* start ITEMS *

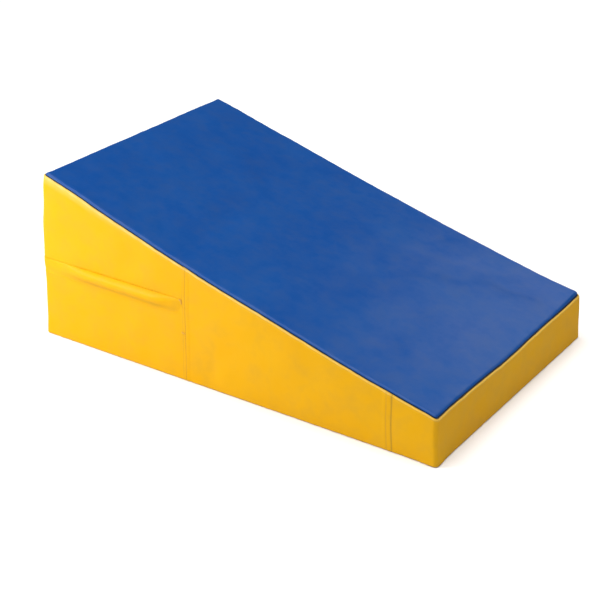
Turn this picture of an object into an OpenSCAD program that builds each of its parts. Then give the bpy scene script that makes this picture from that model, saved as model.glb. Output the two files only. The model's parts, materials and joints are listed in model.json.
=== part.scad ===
// Incline wedge mat: a laminated foam wedge in a sewn, zip-off vinyl cover.
// Frame: +X runs down the slope to the low end, +Z is up, the mat stands on z = 0.
// The origin is at the bottom centre of the whole object, flaps included.

/* [Mat] */
// Length of the mat, high end to low end
mat_length = 940; // [800:5:1200]
// Width of the mat
mat_width = 610; // [500:5:760]
// Height of the high end
high_end = 355; // [300:5:450]
// Height of the low end
low_end = 100; // [90:1:140]
// Radius of the cover's upright corners
corner_r = 10; // [6:1:20]

/* [Cover] */
// Thickness of one layer of cover
skin_t = 1.2; // [0.8:0.1:1.4]
// Distance from the high end to the rear lap seam's folded edge
rear_lap_at = 382; // [340:1:420]
// Distance from the high end to the front lap seam's folded edge
front_lap_at = 845; // [750:1:880]
// How far the rear bands lap over the side panels
rear_lap_w = 16; // [12:1:20]
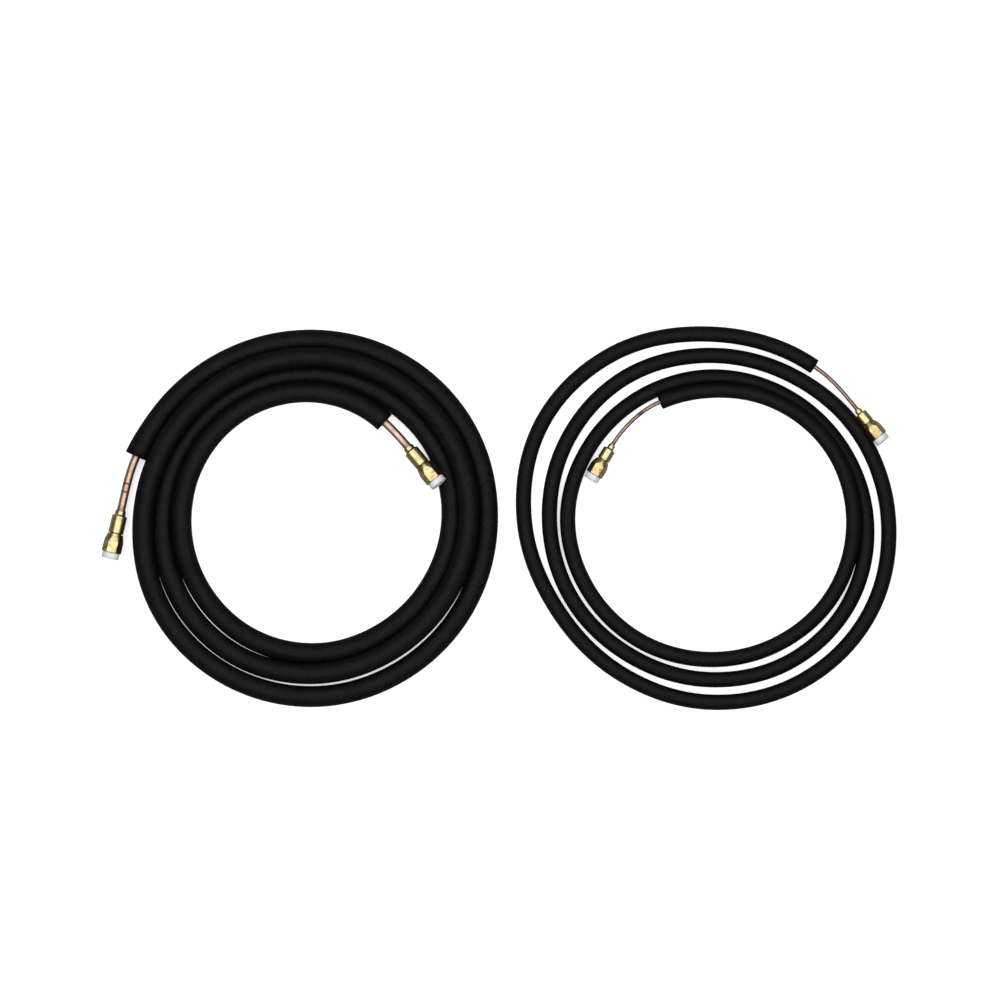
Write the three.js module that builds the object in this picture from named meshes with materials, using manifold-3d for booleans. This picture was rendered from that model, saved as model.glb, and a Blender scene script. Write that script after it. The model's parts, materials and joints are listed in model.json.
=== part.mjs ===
// A line set for a split air conditioner: two coils of soft copper tube in black foam sleeves.
// The wide coil is the suction line and the slim one is the liquid line. Each end of each
// tube carries a brass coupling with a swivel nut, and a plastic cap closes the nut.
// Lengths are in millimetres, angles in degrees, and +Z is up. The coils lie on z = 0.

import * as THREE from "three";
import { mergeVertices } from "three/addons/utils/BufferGeometryUtils.js";
import Module from "manifold-3d";

const wasm = await Module();
wasm.setup();

// Gaps between neighbouring pieces
const CLEARANCE = 0.3;
const TURN_GAP = 0.5;
const GROOVE_WIDTH = 0.8;

// Suction line: tube and sleeve
const SUCTION_TUBE_OD = 12.7;
const SUCTION_TUBE_WALL = 0.8;
const SUCTION_SLEEVE_OD = 32.6;
const SUCTION_END_FLARE = 1.8;

// Liquid line: tube and sleeve
const LIQUID_TUBE_OD = 6.35;
const LIQUID_TUBE_WALL = 0.8;
const LIQUID_SLEEVE_OD = 24.4;
const LIQUID_END_FLARE = 0;

// Where the coils lie, and the radius of each one's innermost end
const SUCTION_CENTRE_X = -281.5;
const LIQUID_CENTRE_X = 319.8;
const SUCTION_EYE_RADIUS = 181.5;
const LIQUID_EYE_RADIUS = 196.3;

// Couplings of the suction line
const SUCTION_COLLAR_OD = 16.4;
const SUCTION_COLLAR_LENGTH = 7.5;
const SUCTION_BODY_OD = 23.3;
const SUCTION_BODY_LENGTH = 28;
const SUCTION_NECK_OD = 17.2;
const SUCTION_NUT_FLATS = 27;
const SUCTION_NUT_LENGTH = 29.3;
const SUCTION_NUT_CONE_LENGTH = 14;
const SUCTION_CAP_OD = 27.2;
const SUCTION_CAP_HEIGHT = 9;

// Couplings of the liquid line
const LIQUID_COLLAR_OD = 10.4;
const LIQUID_COLLAR_LENGTH = 7.6;
const LIQUID_BODY_OD = 19.4;
const LIQUID_BODY_LENGTH = 19.2;
const LIQUID_NECK_OD = 14;
const LIQUID_NUT_FLATS = 24.4;
const LIQUID_NUT_LENGTH = 26;
const LIQUID_NUT_CONE_LENGTH = 11;
const LIQUID_CAP_OD = 24;
const LIQUID_CAP_HEIGHT = 8.8;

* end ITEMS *

__BRIEF__.
From the listing above, return each line with the word "saved".

__OUTPUT OF THE TASK__.
Turn this picture of an object into an OpenSCAD program that builds each of its parts. Then give the bpy scene script that makes this picture from that model, saved as model.glb. Output the two files only. The model's parts, materials and joints are listed in model.json.
Write the three.js module that builds the object in this picture from named meshes with materials, using manifold-3d for booleans. This picture was rendered from that model, saved as model.glb, and a Blender scene script. Write that script after it. The model's parts, materials and joints are listed in model.json.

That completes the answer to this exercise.